Vom 10. 6. 1945 an war in der Kirche alles tschechisch. Kein Evangelium, keine Vermeidung durfte deutsch gelesen werden, kein Lied, kein Vaterunser deutsch. Nicht einmal bei Begräbnissen. Obwohl noch alle deutschen Pfarrkinder da waren und nichts tschechisch verstanden.

Ferner führte ich allen Amtsverkehr und alle Bücher in tschechischer Sprache.

Doch das war nicht genug. Der Pfarrer war noch deutsch. Deshalb wollte man mich entfernen, in die Kohlengruben abführen. Durch Vermittlung des Herrn Dechant durfte ich zwar bleiben, aber es mußte ein tschechischer Kaplan kommen. Er kam im September.

Er wurde von uns behandelt, verpflegt, bedient, verköstigt wie ein geistlicher Gast, damit er sollte zufrieden sein.

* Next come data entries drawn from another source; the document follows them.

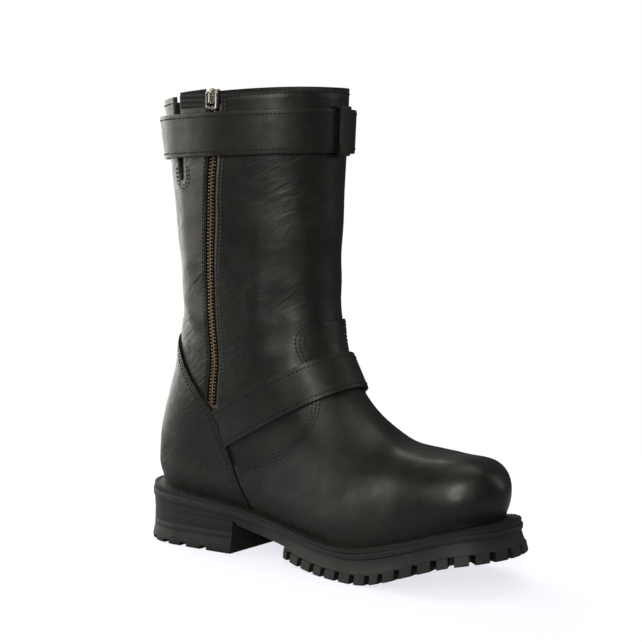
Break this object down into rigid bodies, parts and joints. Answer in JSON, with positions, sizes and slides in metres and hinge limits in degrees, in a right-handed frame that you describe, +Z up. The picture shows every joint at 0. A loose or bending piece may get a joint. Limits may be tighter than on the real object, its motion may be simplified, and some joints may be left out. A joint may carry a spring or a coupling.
{
  "type": "engineer boot",
  "caption": "Tall pull-on engineer boot for the left foot, with a lugged sole, a buckled strap at ankle and collar, an inner side zip and a notched collar.",
  "frame": {"origin": "on the floor plane under the middle of the boot's bounding box", "axes": "+X towards the toe, +Y towards the outer (lateral) side of the left foot, +Z up along the shaft"},
  "size_m": [0.3193, 0.13, 0.3361],
  "materials": {
    "upper_leather": "waxed black full-grain leather",
    "strap_leather": "waxed black strap leather with brown raw edges",
    "nickel": "satin nickel plate",
    "brass_teeth": "antique brass",
    "tape_fabric": "black woven tape",
    "welt": "matt black rand",
    "sole_rubber": "matt charcoal moulded rubber",
    "insole_board": "plain leatherboard"
  },
  "bodies": {
    "boot": {"upper": "upper_leather", "vamp": "upper_leather", "counter": "upper_leather", "gusset": "upper_leather", "top_strap": "strap_leather", "top_strap_end": "strap_leather", "top_strap_keeper": "strap_leather", "ankle_strap": "strap_leather", "ankle_strap_end": "strap_leather", "ankle_strap_keeper": "strap_leather", "top_buckle_frame": "nickel", "top_buckle_prong": "nickel", "ankle_buckle_frame": "nickel", "ankle_buckle_prong": "nickel", "zip_slider": "nickel", "zip_teeth": "brass_teeth", "zip_tape": "tape_fabric", "zip_tab": "tape_fabric", "welt": "welt", "outsole": "sole_rubber", "heel": "sole_rubber", "insole": "insole_board"},
    "pull": {"zip_pull": "nickel"}
  },
  "joints": [
    {"name": "pull_swing", "type": "hinge", "parent": "boot", "child": "pull", "pos_m": [-0.06159, -0.0621, 0.33204], "axis": [-0.9953, -0.0787, 0.056], "range_deg": [0, 150]}
  ]
}
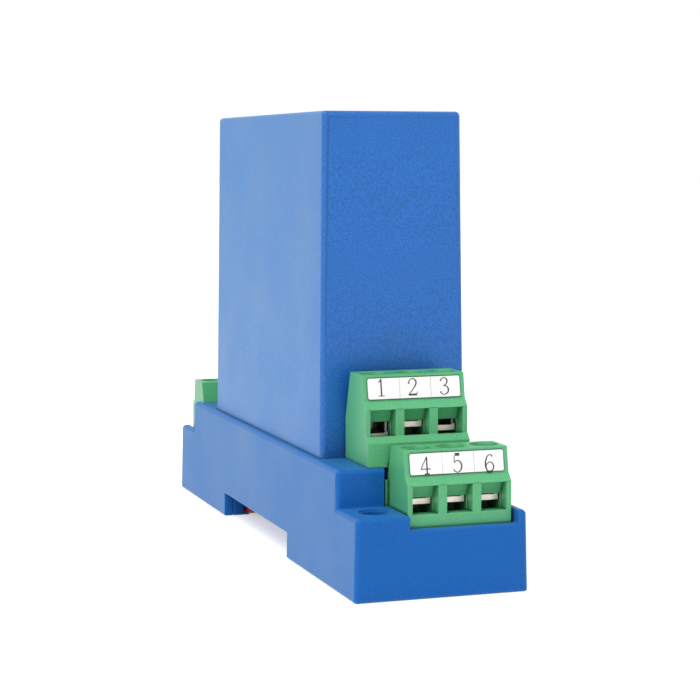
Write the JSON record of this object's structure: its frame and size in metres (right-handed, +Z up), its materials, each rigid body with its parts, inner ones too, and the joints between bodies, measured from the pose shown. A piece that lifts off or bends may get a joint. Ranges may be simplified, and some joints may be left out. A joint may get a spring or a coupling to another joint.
{
  "type": "frequency transducer",
  "caption": "Slim rail-mounted signal converter: tall blue cover on a stepped blue base, green screw terminal blocks on two levels at both ends, red rail clip under the rear leg",
  "frame": {"origin": "middle of the footprint, on the mounting surface", "axes": "X across the width, Y along the length from the front end (poles 1 to 6) to the rear end, Z up"},
  "size_m": [0.0256, 0.1, 0.067],
  "materials": {
    "housing_plastic": "fine matt texture",
    "terminal_plastic": "satin",
    "label_plastic": "satin",
    "clip_plastic": "satin",
    "plated_steel": "zinc plated",
    "tinned_copper": "matt tin",
    "board_laminate": "solder mask",
    "black_plastic": "moulded",
    "ferrite": "sintered",
    "winding": "taped winding",
    "red_epoxy": "dipped",
    "blue_epoxy": "dipped"
  },
  "bodies": {
    "housing": {"base_housing": "housing_plastic", "rail_foot": "housing_plastic", "cover": "housing_plastic", "upper_front_block": "terminal_plastic", "lower_front_block": "terminal_plastic", "lower_rear_block": "terminal_plastic", "upper_rear_block": "terminal_plastic", "upper_front_label": "label_plastic", "lower_front_label": "label_plastic", "lower_rear_label": "label_plastic", "upper_rear_label": "label_plastic", "upper_front_contacts": "tinned_copper", "lower_front_contacts": "tinned_copper", "lower_rear_contacts": "tinned_copper", "upper_rear_contacts": "tinned_copper", "main_board": "board_laminate", "upper_front_board": "board_laminate", "lower_front_board": "board_laminate", "lower_rear_board": "board_laminate", "upper_rear_board": "board_laminate", "link_headers": "tinned_copper", "board_headers": "tinned_copper", "transformer_core": "ferrite", "transformer_coil": "winding", "electrolytic_capacitors": "black_plastic", "film_capacitor": "red_epoxy", "varistor": "blue_epoxy", "regulator": "black_plastic", "converter_chip": "black_plastic", "amplifier_chips": "black_plastic", "optocouplers": "label_plastic", "crystal": "plated_steel", "trimmers": "blue_epoxy", "foot_screws": "plated_steel"},
    "clamp_screw_1": {"screw_1": "plated_steel"},
    "clamp_cage_1": {"cage_1": "plated_steel"},
    "clamp_screw_2": {"screw_2": "plated_steel"},
    "clamp_cage_2": {"cage_2": "plated_steel"},
    "clamp_screw_3": {"screw_3": "plated_steel"},
    "clamp_cage_3": {"cage_3": "plated_steel"},
    "clamp_screw_4": {"screw_4": "plated_steel"},
    "clamp_cage_4": {"cage_4": "plated_steel"},
    "clamp_screw_5": {"screw_5": "plated_steel"},
    "clamp_cage_5": {"cage_5": "plated_steel"},
    "clamp_screw_6": {"screw_6": "plated_steel"},
    "clamp_cage_6": {"cage_6": "plated_steel"},
    "clamp_screw_7": {"screw_7": "plated_steel"},
    "clamp_cage_7": {"cage_7": "plated_steel"},
    "clamp_screw_8": {"screw_8": "plated_steel"},
    "clamp_cage_8": {"cage_8": "plated_steel"},
    "clamp_screw_9": {"screw_9": "plated_steel"},
    "clamp_cage_9": {"cage_9": "plated_steel"},
    "clamp_screw_10": {"screw_10": "plated_steel"},
    "clamp_cage_10": {"cage_10": "plated_steel"},
    "clamp_screw_11": {"screw_11": "plated_steel"},
    "clamp_cage_11": {"cage_11": "plated_steel"},
    "clamp_screw_12": {"screw_12": "plated_steel"},
    "clamp_cage_12": {"cage_12": "plated_steel"},
    "clip": {"rail_clip": "clip_plastic"}
  },
  "joints": [
    {"name": "screw_turn_1", "type": "hinge", "parent": "housing", "child": "clamp_screw_1", "pos_m": [-0.00498, -0.0352, 0.0279], "axis": [0, 0, 1], "range_deg": [-1200.5, 420.5]},
    {"name": "cage_lift_1", "type": "slide", "parent": "housing", "child": "clamp_cage_1", "axis": [0, 0, 1], "range_m": [-0.00052, 0.0015]},
    {"name": "screw_turn_2", "type": "hinge", "parent": "housing", "child": "clamp_screw_2", "pos_m": [0.0001, -0.0352, 0.0279], "axis": [0, 0, 1], "range_deg": [-0.5, 1620.5]},
    {"name": "cage_lift_2", "type": "slide", "parent": "housing", "child": "clamp_cage_2", "axis": [0, 0, 1], "range_m": [-0.00202, 0]},
    {"name": "screw_turn_3", "type": "hinge", "parent": "housing", "child": "clamp_screw_3", "pos_m": [0.00518, -0.0352, 0.0279], "axis": [0, 0, 1], "range_deg": [-600.5, 1020.5]},
    {"name": "cage_lift_3", "type": "slide", "parent": "housing", "child": "clamp_cage_3", "axis": [0, 0, 1], "range_m": [-0.00128, 0.00075]},
    {"name": "screw_turn_4", "type": "hinge", "parent": "housing", "child": "clamp_screw_4", "pos_m": [-0.00195, -0.04415, 0.01835], "axis": [0, 0, 1], "range_deg": [-0.5, 1620.5]},
    {"name": "cage_lift_4", "type": "slide", "parent": "housing", "child": "clamp_cage_4", "axis": [0, 0, 1], "range_m": [-0.00202, 0]},
    {"name": "screw_turn_5", "type": "hinge", "parent": "housing", "child": "clamp_screw_5", "pos_m": [0.00313, -0.04415, 0.01835], "axis": [0, 0, 1], "range_deg": [-0.5, 1620.5]},
    {"name": "cage_lift_5", "type": "slide", "parent": "housing", "child": "clamp_cage_5", "axis": [0, 0, 1], "range_m": [-0.00202, 0]},
    {"name": "screw_turn_6", "type": "hinge", "parent": "housing", "child": "clamp_screw_6", "pos_m": [0.00821, -0.04415, 0.01835], "axis": [0, 0, 1], "range_deg": [-0.5, 1620.5]},
    {"name": "cage_lift_6", "type": "slide", "parent": "housing", "child": "clamp_cage_6", "axis": [0, 0, 1], "range_m": [-0.00202, 0]},
    {"name": "screw_turn_7", "type": "hinge", "parent": "housing", "child": "clamp_screw_7", "pos_m": [0.00195, 0.04415, 0.01835], "axis": [0, 0, 1], "range_deg": [-0.5, 1620.5]},
    {"name": "cage_lift_7", "type": "slide", "parent": "housing", "child": "clamp_cage_7", "axis": [0, 0, 1], "range_m": [-0.00202, 0]},
    {"name": "screw_turn_8", "type": "hinge", "parent": "housing", "child": "clamp_screw_8", "pos_m": [-0.00313, 0.04415, 0.01835], "axis": [0, 0, 1], "range_deg": [-0.5, 1620.5]},
    {"name": "cage_lift_8", "type": "slide", "parent": "housing", "child": "clamp_cage_8", "axis": [0, 0, 1], "range_m": [-0.00202, 0]},
    {"name": "screw_turn_9", "type": "hinge", "parent": "housing", "child": "clamp_screw_9", "pos_m": [-0.00821, 0.04415, 0.01835], "axis": [0, 0, 1], "range_deg": [-0.5, 1620.5]},
    {"name": "cage_lift_9", "type": "slide", "parent": "housing", "child": "clamp_cage_9", "axis": [0, 0, 1], "range_m": [-0.00202, 0]},
    {"name": "screw_turn_10", "type": "hinge", "parent": "housing", "child": "clamp_screw_10", "pos_m": [0.00498, 0.0352, 0.0279], "axis": [0, 0, 1], "range_deg": [-0.5, 1620.5]},
    {"name": "cage_lift_10", "type": "slide", "parent": "housing", "child": "clamp_cage_10", "axis": [0, 0, 1], "range_m": [-0.00202, 0]},
    {"name": "screw_turn_11", "type": "hinge", "parent": "housing", "child": "clamp_screw_11", "pos_m": [-0.0001, 0.0352, 0.0279], "axis": [0, 0, 1], "range_deg": [-0.5, 1620.5]},
    {"name": "cage_lift_11", "type": "slide", "parent": "housing", "child": "clamp_cage_11", "axis": [0, 0, 1], "range_m": [-0.00202, 0]},
    {"name": "screw_turn_12", "type": "hinge", "parent": "housing", "child": "clamp_screw_12", "pos_m": [-0.00518, 0.0352, 0.0279], "axis": [0, 0, 1], "range_deg": [-0.5, 1620.5]},
    {"name": "cage_lift_12", "type": "slide", "parent": "housing", "child": "clamp_cage_12", "axis": [0, 0, 1], "range_m": [-0.00202, 0]},
    {"name": "clip_slide", "type": "slide", "parent": "housing", "child": "clip", "axis": [0, 1, 0], "range_m": [0, 0.003]}
  ],
  "couplings": [
    {"joint": "screw_turn_1", "follows": "cage_lift_1", "rad_per_m": -13963},
    {"joint": "screw_turn_2", "follows": "cage_lift_2", "rad_per_m": -13963},
    {"joint": "screw_turn_3", "follows": "cage_lift_3", "rad_per_m": -13963},
    {"joint": "screw_turn_4", "follows": "cage_lift_4", "rad_per_m": -13963},
    {"joint": "screw_turn_5", "follows": "cage_lift_5", "rad_per_m": -13963},
    {"joint": "screw_turn_6", "follows": "cage_lift_6", "rad_per_m": -13963},
    {"joint": "screw_turn_7", "follows": "cage_lift_7", "rad_per_m": -13963},
    {"joint": "screw_turn_8", "follows": "cage_lift_8", "rad_per_m": -13963},
    {"joint": "screw_turn_9", "follows": "cage_lift_9", "rad_per_m": -13963},
    {"joint": "screw_turn_10", "follows": "cage_lift_10", "rad_per_m": -13963},
    {"joint": "screw_turn_11", "follows": "cage_lift_11", "rad_per_m": -13963},
    {"joint": "screw_turn_12", "follows": "cage_lift_12", "rad_per_m": -13963}
  ]
}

Ich überließ ihm die Ordnung des Gottesdienstes, den öffentlichen Amtsverkehr, die Betreuung der tschechischen Pfarrkinder, wie wenn er Pfarrer wäre. Das war noch nicht genug. „Die Pfarrei muß 100 % tschechisch sein”, sagte der Herr Předseda.

Am 30. 11. abends kam der Předseda, rief mich ins Kaplanzimmer, und da, im Einvernehmen mit dem Kaplan wurde mir im herrischen Ton befohlen, die Pfarrei, Amtsbücher, Schlüssel, kurz alles dem Kaplan zu übergeben. Ich dürfe nichts tun, als Brevier beten und privat die Messe lesen. Ich protestierte, daß das ohne Auftrag von Olmütz (Bischof) nicht geschehen kann. Der Protest wurde abgetan mit der Antwort, sie wären selbst in Olmütz beim Konsistorium gewesen und wüßten, wie die sich dazu stellen. Noch abends gegen 10 Uhr wurde mein Wohnzimmer dem Kaplan übergeben, mir wurde ein anderes angewiesen, meine Wirtschafterin mußte aus ihrem Zimmer heraus in eine Kammer. Zimmereinrichtung aber mußte zurückbleiben. Noch um 10 Uhr abends holten Předseda mit dem Kaplan eine tschechische provisorische Wirtschafterin. Am 1. 12. kam ein Gendarm mit einem Mann vom Výbor (Ausschuß) und nahmen alle Pfarreinrichtung, alles lebende und tote Inventar, alle Speisevorräte auf, alles wurde mir abgesprochen und dem Kaplau überwiesen, seinem Gutdünken blieb es anheimgestellt, was er uns zur Benutzung überlassen wollte. Ich erstattete durch Vermittlung eines mir gut bekannten tschechischen Priesters über alles Bericht nach Olmütz ans Konsistorium und forderte eine Entscheidung, ob es diese rechtswidrige Handlungsweise für recht halte. Habe bis heute noch keine Antwort von Olmütz darauf erhalten. So war ich vom Místní Národní Výbor im Einvernehmen mit dem Kaplan auf gewaltsame, allem Recht hohnsprechende Weise, durch Stillschweigen dazu vom Erzbischöflichen Konslistorium gebilligtes Vorgehen aller meiner Pfarrechte und meines privaten und pfarrlichen Eigentums beraubt. Doch das war nicht der Schluß.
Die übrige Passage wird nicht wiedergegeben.